Higher-income households are also more likely to use tax expenditures in the first place. They’re more likely to own homes (and claim mortgage interest deductions), hold investments (and benefit from capital gains rates), and have employer-sponsored retirement plans. Lower-income households, many of whom take the standard deduction and have no investment income, often don’t benefit from these provisions at all.

One proposed reform that surfaces regularly is converting deductions into flat-rate credits. If every taxpayer got a 15% credit instead of a deduction, the benefit per dollar spent would be the same regardless of income. This would eliminate the upside-down effect, though it would also reduce the tax break for higher earners who currently benefit from it.

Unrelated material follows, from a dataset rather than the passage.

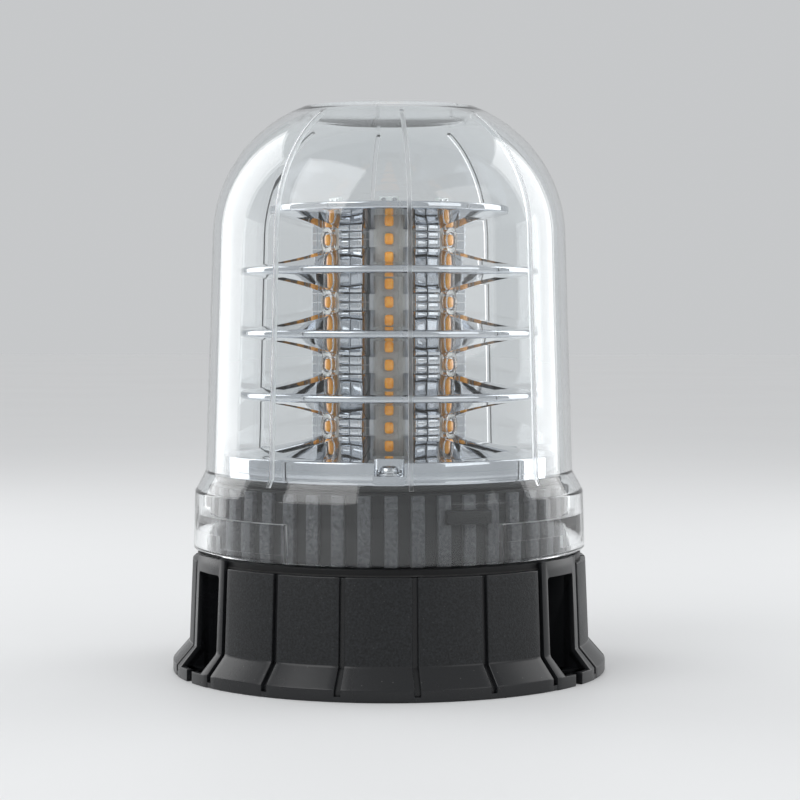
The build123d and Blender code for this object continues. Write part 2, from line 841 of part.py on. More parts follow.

Why Tax Expenditures Matter for Tax Reform

Every dollar of revenue lost to a tax expenditure is a dollar that must be made up through higher tax rates, more borrowing, or less spending on other programs. This is why tax expenditures sit at the center of nearly every serious tax reform proposal. Eliminating or scaling back tax expenditures would broaden the tax base, meaning more income gets taxed. A broader base allows the same revenue to be raised at lower rates, or more revenue to be raised at current rates.

Reducing tax expenditures also simplifies the code. Fewer special provisions means fewer forms, fewer calculations, and fewer opportunities for taxpayers to structure their finances around tax considerations rather than economic ones. When the tax system treats all income the same way, people and businesses make decisions based on what’s actually productive rather than what generates the best tax outcome.

The political challenge is that every tax expenditure has a constituency. The mortgage interest deduction is backed by homeowners and the real estate industry. Employer health insurance exclusions are defended by employers and insurers. Retirement plan tax breaks have broad public support. Eliminating any single provision creates visible losers, even if the overall reform would leave most people better off. That tension is why tax expenditures, once created, rarely disappear.